WHAT YOU HAVE TO DO:
Please quote exactly the lines below from the line containing "cad_parts[node].hide_render = cad_parts[node].hide_viewport" to the line containing "RED_SHIFT = Vector((-5.6, 8.2, -2))", both lines included, and nothing else.

##### PROVIDED RECORDS #####

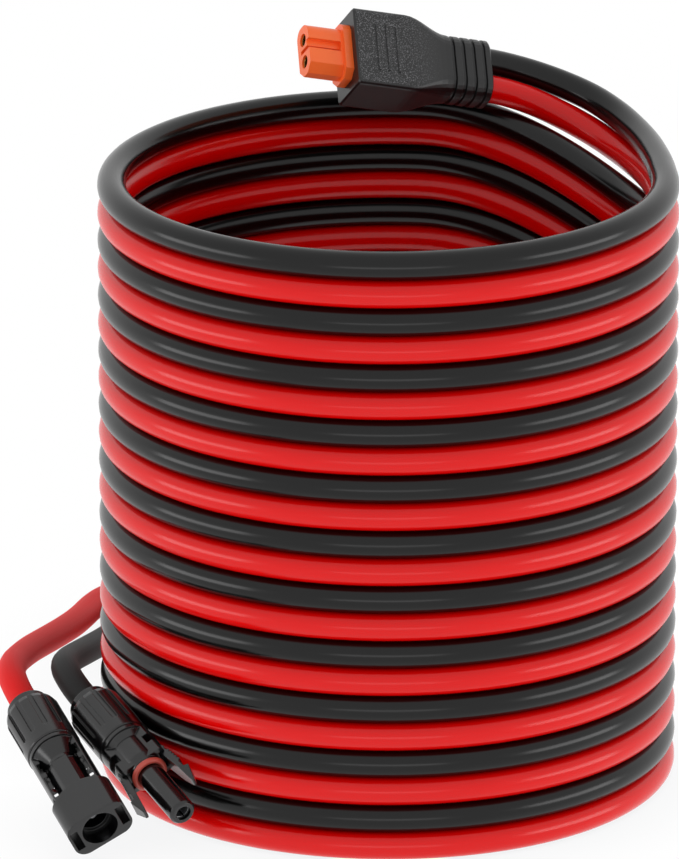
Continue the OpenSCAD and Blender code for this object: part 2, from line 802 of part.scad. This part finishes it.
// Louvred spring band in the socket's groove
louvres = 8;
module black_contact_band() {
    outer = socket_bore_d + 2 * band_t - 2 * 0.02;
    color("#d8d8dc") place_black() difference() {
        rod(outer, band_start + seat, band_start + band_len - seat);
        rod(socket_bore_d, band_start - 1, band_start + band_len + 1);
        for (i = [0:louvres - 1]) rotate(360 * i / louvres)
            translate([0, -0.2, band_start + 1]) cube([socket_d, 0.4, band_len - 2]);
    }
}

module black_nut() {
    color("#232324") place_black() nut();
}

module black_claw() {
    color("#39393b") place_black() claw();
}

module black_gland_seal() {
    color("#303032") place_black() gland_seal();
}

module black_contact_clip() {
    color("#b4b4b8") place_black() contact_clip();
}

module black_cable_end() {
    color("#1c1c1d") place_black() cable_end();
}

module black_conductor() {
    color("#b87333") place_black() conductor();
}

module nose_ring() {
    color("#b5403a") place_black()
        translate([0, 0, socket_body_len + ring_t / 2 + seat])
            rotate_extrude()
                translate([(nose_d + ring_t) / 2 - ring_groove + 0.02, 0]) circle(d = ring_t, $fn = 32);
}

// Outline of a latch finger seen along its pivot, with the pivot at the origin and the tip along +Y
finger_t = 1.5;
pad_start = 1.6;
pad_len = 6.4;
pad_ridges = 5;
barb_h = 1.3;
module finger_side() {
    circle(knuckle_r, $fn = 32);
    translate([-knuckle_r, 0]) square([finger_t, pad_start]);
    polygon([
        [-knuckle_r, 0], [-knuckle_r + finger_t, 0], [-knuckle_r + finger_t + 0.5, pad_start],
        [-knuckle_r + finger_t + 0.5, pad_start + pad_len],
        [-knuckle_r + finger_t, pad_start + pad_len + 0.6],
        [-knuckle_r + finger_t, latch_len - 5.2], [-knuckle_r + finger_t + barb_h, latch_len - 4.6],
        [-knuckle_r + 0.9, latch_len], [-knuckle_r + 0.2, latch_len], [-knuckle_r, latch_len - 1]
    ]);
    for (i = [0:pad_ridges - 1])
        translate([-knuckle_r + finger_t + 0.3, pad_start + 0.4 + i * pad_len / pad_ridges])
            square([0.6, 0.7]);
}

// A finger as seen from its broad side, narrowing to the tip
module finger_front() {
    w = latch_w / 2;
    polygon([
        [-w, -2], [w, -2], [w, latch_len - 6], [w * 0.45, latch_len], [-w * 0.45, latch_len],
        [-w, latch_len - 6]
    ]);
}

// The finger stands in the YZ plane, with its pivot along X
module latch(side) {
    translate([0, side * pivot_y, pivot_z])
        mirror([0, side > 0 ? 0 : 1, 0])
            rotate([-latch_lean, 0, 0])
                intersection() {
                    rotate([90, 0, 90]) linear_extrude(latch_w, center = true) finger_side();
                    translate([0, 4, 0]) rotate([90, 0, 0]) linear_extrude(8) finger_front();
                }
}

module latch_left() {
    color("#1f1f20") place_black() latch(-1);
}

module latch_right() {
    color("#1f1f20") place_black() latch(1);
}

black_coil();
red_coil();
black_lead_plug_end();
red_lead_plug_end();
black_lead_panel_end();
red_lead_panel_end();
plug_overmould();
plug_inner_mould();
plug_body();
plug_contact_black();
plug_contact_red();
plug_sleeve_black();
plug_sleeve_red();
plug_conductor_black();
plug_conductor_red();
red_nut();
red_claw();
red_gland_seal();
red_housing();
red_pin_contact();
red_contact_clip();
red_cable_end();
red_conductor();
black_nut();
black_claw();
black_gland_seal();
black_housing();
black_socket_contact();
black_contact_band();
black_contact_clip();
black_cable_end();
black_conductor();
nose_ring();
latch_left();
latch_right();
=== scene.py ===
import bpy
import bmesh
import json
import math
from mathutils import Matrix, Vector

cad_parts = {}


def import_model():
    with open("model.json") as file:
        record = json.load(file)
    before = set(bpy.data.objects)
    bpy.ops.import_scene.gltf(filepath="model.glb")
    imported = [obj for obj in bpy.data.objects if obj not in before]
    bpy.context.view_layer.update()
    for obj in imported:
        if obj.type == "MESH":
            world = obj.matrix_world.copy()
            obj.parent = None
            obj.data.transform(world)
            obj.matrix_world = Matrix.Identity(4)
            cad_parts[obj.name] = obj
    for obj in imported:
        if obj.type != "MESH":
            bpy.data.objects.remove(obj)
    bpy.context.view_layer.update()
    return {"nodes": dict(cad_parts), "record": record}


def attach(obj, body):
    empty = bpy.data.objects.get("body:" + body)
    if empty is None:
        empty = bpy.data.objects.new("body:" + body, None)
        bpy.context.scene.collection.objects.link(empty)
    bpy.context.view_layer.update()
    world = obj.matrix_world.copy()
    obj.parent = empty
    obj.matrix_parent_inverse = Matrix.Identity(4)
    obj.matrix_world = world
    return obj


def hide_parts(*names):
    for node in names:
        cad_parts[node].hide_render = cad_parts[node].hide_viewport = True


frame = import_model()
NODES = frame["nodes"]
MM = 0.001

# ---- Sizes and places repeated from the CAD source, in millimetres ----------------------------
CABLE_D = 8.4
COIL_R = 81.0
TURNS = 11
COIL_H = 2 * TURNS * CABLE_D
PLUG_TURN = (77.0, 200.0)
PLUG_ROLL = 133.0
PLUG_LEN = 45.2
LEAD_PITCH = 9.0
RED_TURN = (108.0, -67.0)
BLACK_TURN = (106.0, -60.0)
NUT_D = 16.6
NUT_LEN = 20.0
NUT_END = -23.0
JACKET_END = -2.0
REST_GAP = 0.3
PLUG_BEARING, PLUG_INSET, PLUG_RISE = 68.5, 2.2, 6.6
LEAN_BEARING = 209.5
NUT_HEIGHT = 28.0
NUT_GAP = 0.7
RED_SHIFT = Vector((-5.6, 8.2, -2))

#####
##### PROVIDED RECORDS #####

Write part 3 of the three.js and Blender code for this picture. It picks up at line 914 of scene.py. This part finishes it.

#####

EXERCISE RESULT:
        cad_parts[node].hide_render = cad_parts[node].hide_viewport = True


frame = import_model()
NODES = frame["nodes"]
MM = 0.001

# ---- Sizes and places repeated from the CAD source, in millimetres ----------------------------
CABLE_D = 8.4
COIL_R = 81.0
TURNS = 11
COIL_H = 2 * TURNS * CABLE_D
PLUG_TURN = (77.0, 200.0)
PLUG_ROLL = 133.0
PLUG_LEN = 45.2
LEAD_PITCH = 9.0
RED_TURN = (108.0, -67.0)
BLACK_TURN = (106.0, -60.0)
NUT_D = 16.6
NUT_LEN = 20.0
NUT_END = -23.0
JACKET_END = -2.0
REST_GAP = 0.3
PLUG_BEARING, PLUG_INSET, PLUG_RISE = 68.5, 2.2, 6.6
LEAN_BEARING = 209.5
NUT_HEIGHT = 28.0
NUT_GAP = 0.7
RED_SHIFT = Vector((-5.6, 8.2, -2))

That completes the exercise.